*Challenge:* Copy every line of the data in which the word "saved" occurs.

*Data records:*
++++++++++++++++++++

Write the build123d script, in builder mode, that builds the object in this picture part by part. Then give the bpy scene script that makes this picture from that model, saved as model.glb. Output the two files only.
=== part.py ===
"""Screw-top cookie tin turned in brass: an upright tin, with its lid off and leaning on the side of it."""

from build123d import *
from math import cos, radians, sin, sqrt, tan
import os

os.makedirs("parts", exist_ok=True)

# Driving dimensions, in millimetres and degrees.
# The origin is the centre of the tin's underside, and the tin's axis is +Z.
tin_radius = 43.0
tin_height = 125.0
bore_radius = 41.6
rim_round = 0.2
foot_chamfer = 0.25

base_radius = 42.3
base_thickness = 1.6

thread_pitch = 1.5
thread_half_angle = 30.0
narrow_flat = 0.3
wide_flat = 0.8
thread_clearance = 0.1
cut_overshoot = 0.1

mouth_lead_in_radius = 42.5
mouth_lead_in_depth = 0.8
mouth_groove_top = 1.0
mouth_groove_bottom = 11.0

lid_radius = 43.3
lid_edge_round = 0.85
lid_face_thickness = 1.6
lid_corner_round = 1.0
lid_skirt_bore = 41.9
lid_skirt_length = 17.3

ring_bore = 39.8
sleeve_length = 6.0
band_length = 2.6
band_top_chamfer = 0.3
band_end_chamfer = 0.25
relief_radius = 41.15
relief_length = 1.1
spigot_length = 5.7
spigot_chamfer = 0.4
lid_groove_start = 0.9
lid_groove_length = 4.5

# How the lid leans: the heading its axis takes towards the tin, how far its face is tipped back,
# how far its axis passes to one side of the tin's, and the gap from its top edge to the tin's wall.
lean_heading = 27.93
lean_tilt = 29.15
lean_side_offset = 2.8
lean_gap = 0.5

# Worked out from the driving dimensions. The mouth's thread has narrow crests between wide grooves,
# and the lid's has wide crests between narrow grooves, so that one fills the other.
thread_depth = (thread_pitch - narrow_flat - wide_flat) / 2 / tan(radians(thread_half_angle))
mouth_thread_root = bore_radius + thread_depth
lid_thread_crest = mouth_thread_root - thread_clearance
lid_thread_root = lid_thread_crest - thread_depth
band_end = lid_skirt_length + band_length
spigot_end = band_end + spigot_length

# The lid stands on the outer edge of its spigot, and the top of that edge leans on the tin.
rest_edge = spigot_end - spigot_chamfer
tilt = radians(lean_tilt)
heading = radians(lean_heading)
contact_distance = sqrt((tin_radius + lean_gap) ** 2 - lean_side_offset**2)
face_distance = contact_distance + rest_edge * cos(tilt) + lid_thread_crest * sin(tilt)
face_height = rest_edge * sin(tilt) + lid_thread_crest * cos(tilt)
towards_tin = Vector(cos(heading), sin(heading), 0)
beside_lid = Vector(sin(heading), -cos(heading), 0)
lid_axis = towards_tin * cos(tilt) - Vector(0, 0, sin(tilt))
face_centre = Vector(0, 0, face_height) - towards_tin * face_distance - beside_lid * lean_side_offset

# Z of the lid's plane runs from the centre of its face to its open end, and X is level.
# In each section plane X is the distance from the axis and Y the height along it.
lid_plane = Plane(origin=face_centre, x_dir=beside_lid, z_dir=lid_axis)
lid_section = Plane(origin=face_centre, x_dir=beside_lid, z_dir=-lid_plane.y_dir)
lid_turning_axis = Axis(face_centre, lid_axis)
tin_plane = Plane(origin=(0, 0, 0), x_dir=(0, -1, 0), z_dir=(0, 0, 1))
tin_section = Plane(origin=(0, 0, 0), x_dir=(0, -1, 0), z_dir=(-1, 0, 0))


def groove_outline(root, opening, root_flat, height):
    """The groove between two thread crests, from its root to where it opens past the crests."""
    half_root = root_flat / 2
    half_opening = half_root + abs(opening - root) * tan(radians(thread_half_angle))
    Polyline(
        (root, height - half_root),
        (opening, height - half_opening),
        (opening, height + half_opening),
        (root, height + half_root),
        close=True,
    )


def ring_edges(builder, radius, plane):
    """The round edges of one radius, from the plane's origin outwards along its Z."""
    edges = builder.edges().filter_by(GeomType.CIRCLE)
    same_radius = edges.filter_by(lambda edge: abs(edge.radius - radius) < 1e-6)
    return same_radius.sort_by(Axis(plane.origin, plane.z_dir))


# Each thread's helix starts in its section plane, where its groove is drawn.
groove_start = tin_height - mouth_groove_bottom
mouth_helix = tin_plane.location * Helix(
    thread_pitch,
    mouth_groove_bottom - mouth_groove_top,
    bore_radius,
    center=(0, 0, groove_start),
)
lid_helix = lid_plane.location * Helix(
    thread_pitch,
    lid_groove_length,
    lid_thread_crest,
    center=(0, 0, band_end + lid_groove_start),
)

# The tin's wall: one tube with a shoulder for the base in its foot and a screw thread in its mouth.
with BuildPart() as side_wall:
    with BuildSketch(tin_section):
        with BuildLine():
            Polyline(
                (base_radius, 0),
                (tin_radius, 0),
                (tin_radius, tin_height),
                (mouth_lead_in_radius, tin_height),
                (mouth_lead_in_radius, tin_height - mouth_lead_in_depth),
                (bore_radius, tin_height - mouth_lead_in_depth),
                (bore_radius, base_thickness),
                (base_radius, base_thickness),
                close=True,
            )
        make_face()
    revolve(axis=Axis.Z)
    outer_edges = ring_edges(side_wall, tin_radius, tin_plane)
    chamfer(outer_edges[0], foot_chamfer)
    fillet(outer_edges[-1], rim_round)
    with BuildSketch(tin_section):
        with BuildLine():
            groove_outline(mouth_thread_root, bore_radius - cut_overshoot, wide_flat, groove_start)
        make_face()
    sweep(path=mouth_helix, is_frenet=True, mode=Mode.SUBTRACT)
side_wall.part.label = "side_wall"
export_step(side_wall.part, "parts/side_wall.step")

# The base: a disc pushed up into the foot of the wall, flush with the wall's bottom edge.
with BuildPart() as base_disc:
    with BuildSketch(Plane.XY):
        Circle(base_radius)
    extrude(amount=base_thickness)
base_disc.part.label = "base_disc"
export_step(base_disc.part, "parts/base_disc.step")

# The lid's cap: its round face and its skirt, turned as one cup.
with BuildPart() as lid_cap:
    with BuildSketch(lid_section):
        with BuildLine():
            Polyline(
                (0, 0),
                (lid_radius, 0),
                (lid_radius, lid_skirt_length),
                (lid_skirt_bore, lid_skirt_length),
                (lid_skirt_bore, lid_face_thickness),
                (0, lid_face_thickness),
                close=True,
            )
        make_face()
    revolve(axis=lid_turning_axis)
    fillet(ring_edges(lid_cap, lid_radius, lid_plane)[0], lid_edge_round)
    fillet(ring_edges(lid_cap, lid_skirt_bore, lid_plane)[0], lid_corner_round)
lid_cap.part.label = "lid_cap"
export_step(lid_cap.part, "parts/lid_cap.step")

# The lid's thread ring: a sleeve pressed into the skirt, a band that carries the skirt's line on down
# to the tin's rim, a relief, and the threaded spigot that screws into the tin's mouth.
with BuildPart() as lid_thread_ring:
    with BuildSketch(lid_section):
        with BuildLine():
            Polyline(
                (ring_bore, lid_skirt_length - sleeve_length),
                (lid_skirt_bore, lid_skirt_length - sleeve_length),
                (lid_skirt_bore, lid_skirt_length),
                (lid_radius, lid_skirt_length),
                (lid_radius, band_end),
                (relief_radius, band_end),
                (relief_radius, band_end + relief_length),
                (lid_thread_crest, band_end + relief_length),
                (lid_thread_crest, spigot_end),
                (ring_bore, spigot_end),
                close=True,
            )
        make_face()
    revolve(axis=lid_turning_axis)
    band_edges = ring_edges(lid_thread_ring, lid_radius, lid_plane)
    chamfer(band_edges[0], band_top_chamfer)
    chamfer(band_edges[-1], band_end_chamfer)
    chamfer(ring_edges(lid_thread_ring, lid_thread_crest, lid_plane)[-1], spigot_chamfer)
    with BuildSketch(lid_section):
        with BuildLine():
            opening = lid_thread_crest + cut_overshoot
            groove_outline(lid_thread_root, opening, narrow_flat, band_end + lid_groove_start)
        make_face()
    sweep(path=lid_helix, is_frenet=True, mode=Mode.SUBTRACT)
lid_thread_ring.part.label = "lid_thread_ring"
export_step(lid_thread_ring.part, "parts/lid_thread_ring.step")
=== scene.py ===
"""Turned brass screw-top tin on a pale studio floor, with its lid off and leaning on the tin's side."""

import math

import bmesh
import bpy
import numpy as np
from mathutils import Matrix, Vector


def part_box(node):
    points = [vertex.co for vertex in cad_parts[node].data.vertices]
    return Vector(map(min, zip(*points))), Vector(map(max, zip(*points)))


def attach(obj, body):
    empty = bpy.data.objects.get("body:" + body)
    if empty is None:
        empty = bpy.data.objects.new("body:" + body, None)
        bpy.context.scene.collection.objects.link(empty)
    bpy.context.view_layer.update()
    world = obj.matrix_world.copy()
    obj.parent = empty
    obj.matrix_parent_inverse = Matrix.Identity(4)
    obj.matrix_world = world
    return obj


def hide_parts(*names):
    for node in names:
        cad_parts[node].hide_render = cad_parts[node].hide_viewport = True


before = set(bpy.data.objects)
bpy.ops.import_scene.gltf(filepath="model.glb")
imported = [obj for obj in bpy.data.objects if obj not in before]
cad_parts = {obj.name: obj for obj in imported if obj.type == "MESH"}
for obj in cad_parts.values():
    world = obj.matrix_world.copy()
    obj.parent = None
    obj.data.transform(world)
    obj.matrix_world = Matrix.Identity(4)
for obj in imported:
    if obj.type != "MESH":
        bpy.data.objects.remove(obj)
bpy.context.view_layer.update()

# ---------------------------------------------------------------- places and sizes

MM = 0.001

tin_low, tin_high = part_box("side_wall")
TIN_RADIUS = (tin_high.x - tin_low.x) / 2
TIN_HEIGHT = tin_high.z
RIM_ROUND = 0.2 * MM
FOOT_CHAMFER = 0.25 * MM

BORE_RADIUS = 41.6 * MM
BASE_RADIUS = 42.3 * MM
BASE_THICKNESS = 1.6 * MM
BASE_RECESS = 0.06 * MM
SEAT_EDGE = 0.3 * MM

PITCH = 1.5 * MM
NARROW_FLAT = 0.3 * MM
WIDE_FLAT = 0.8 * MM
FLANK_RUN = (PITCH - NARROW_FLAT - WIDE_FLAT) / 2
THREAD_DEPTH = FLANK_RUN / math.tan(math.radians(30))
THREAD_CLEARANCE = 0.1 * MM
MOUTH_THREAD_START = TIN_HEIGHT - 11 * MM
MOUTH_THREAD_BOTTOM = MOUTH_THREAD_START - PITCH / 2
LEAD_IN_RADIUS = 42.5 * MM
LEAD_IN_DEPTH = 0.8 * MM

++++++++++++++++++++

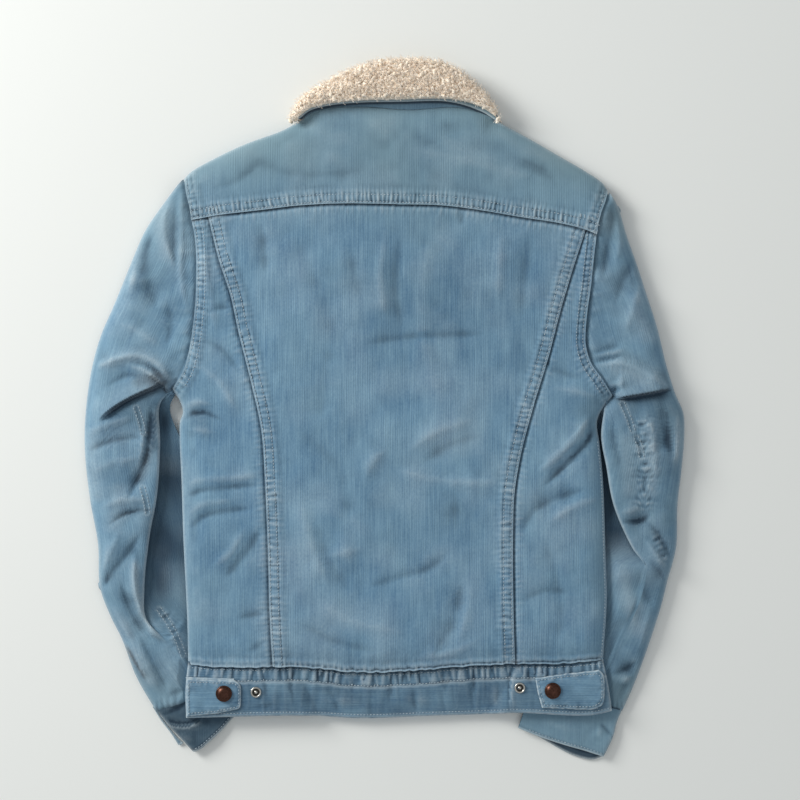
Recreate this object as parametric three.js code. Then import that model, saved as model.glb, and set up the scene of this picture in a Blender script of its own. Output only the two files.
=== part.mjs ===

++++++++++++++++++++

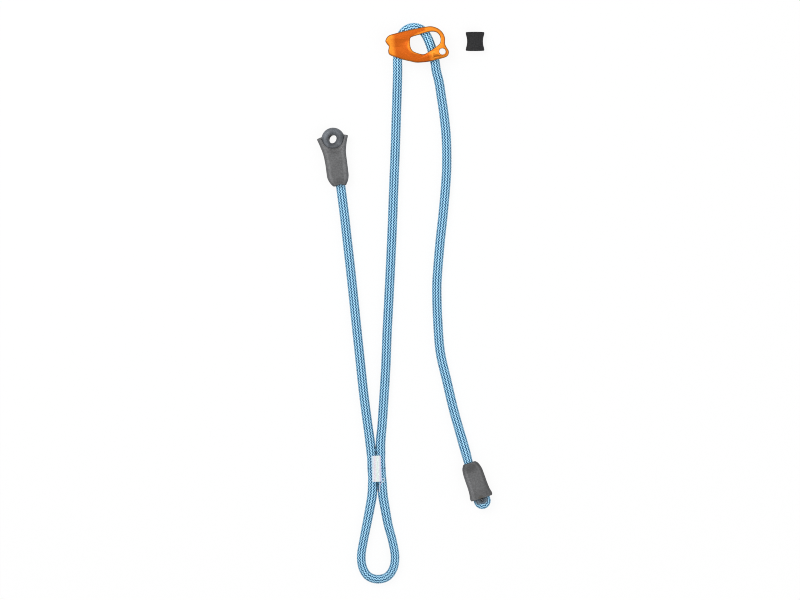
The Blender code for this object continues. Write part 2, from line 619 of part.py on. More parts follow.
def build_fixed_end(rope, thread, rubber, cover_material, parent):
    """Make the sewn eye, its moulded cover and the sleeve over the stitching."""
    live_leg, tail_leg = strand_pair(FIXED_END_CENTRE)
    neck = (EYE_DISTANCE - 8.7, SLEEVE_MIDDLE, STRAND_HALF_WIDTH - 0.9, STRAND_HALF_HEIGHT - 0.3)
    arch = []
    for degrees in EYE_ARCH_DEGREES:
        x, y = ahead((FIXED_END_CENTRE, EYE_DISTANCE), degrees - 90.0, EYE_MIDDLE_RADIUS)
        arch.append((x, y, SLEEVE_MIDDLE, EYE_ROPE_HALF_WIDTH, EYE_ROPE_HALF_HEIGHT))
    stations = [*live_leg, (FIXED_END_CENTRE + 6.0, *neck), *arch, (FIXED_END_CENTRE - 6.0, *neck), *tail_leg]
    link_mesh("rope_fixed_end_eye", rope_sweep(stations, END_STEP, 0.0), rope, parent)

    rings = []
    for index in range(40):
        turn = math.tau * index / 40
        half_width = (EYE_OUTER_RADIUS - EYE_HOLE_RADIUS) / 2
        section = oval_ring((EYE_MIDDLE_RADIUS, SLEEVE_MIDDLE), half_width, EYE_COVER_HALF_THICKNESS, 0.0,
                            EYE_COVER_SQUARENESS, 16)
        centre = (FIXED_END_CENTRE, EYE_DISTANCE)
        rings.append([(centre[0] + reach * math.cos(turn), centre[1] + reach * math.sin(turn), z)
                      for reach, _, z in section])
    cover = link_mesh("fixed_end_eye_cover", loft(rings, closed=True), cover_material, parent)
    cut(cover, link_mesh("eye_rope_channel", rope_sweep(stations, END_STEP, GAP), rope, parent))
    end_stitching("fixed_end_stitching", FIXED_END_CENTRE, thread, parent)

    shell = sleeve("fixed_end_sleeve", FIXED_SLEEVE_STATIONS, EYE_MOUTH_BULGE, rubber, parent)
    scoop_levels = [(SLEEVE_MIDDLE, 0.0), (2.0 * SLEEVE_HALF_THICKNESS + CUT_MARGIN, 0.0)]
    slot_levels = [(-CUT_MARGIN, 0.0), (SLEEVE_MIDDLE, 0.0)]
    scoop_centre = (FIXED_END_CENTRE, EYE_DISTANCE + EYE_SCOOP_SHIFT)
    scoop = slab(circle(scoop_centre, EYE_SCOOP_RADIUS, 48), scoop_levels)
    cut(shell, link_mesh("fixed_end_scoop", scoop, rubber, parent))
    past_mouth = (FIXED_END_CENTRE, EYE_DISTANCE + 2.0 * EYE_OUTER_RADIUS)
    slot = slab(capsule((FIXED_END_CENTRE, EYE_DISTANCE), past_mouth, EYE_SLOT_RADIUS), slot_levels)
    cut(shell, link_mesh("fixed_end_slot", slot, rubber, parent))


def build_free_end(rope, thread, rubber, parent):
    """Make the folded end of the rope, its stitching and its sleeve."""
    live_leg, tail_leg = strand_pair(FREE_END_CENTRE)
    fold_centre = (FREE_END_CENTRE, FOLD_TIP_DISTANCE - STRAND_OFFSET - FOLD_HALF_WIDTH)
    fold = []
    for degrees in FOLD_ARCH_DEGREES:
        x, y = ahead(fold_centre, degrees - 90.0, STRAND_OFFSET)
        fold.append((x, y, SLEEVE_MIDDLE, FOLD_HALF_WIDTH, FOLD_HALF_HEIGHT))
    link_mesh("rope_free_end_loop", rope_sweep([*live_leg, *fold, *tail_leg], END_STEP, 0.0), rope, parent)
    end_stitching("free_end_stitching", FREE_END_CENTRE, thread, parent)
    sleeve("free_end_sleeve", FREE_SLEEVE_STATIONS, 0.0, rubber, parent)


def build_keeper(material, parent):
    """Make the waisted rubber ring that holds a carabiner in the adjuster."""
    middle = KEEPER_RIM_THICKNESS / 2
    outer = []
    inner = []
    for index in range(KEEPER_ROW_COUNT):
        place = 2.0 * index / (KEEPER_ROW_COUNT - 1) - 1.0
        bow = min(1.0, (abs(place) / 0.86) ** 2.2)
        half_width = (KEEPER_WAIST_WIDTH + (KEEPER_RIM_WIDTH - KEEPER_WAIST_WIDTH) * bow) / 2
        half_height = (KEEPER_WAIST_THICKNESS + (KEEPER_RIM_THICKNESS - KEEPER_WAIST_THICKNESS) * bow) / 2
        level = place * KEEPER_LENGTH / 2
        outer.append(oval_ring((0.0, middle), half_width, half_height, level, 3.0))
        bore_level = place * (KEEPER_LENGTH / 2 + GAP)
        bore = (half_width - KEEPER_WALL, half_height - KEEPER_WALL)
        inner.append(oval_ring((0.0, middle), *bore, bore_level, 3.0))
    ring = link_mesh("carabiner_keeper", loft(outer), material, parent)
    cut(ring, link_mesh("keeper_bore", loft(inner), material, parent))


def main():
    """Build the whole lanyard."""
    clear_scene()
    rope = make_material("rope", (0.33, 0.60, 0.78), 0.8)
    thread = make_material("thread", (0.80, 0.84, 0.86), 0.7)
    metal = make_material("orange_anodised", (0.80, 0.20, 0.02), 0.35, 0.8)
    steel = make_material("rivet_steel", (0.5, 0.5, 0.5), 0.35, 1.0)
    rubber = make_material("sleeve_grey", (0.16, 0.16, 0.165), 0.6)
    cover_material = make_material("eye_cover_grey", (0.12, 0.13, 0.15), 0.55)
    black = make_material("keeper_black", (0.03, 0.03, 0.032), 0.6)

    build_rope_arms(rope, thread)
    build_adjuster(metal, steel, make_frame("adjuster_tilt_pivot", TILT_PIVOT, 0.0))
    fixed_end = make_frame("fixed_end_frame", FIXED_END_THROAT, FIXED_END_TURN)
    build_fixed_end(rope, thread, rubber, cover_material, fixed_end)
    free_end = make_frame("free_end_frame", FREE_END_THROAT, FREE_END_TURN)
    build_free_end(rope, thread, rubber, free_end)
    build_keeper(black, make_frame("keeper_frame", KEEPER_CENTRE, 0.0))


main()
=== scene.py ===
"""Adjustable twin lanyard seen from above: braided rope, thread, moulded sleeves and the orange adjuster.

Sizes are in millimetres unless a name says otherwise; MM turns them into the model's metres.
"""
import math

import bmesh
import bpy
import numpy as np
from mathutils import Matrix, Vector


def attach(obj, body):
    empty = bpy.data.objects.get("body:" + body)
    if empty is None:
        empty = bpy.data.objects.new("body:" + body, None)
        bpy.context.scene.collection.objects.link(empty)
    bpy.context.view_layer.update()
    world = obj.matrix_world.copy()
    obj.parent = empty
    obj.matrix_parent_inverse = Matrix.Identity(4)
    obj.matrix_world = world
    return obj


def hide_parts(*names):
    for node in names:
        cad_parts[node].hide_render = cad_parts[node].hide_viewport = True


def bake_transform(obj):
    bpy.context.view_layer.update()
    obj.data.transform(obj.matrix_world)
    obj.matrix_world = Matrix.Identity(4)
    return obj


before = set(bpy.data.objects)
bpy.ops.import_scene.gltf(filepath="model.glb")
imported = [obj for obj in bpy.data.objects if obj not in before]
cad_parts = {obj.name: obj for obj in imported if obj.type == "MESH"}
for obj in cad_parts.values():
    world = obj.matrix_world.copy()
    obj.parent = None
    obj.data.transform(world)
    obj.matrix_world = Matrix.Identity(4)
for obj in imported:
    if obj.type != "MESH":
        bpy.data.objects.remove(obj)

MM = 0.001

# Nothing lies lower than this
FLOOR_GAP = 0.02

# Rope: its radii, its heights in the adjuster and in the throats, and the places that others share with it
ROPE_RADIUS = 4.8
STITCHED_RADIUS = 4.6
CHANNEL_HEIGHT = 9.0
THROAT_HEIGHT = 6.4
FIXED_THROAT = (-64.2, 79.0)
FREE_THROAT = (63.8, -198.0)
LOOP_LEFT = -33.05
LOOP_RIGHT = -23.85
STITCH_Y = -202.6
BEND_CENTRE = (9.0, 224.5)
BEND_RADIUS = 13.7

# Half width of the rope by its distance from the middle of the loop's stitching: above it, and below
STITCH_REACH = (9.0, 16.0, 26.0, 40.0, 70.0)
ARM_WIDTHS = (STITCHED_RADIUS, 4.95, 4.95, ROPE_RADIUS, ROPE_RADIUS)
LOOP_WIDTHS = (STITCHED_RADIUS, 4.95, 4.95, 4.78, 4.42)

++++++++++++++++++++

*Solved exercise:*
Write the build123d script, in builder mode, that builds the object in this picture part by part. Then give the bpy scene script that makes this picture from that model, saved as model.glb. Output the two files only.
Recreate this object as parametric three.js code. Then import that model, saved as model.glb, and set up the scene of this picture in a Blender script of its own. Output only the two files.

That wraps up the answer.